A student may or may not be expelled, but could still be arrested? That being said, the school would be completely within its rights to address such racism in the community, something few would argue with.
Curt Levey, a constitutional law attorney and the president of the Committee for Justice, shared some insight with Townhall from a free speech perspective. He also weighed in on Rev. Lord's comments:
The NAACP official who said the white student should have been charged with a hate crime does not seem to understand what a hate crime is. A hate crime is conduct – not speech – that would otherwise be illegal but is given an enhanced penalty because it was motivated by bias. The U.S. Supreme Court has repeatedly made it clear that it is unconstitutional to criminalize speech itself outside of a few well-known exceptions – most famously, yelling fire in a crowded theater – which do not include bias or hate. If the rule were otherwise, those in power could silence their opponents simply by characterizing their speech as biased. While the Left has recently tried to blur the distinction between conduct and speech, the Supreme Court has not wavered on this point.So to the extent that Connecticut's breach of peace and ridicule laws are applied to pure speech, as here, they are unconstitutional. However, the Supreme Court has said that public schools can discipline students, outside of any criminal context, for speech which has a disruptive effect on the school.

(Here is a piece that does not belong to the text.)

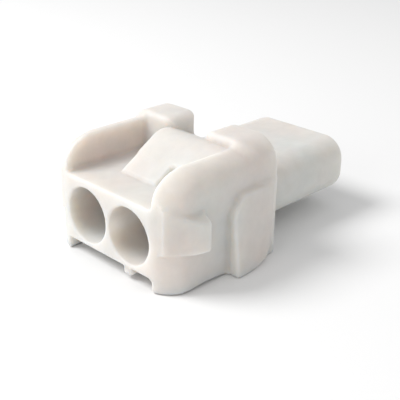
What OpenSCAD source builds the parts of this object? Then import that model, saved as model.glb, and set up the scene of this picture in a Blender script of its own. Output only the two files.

So school discipline is the way to go here. Elevating this to a criminal matter may be woke, but it's neither lawful nor wise.
When asked if he thought the Supreme Court would take up such a case if someone brought suit, Levey responded "or challenge a criminal conviction. Precedent is clear enough here that I would expect the state or lower federal courts to do the right thing without the need for Supreme Court intervention."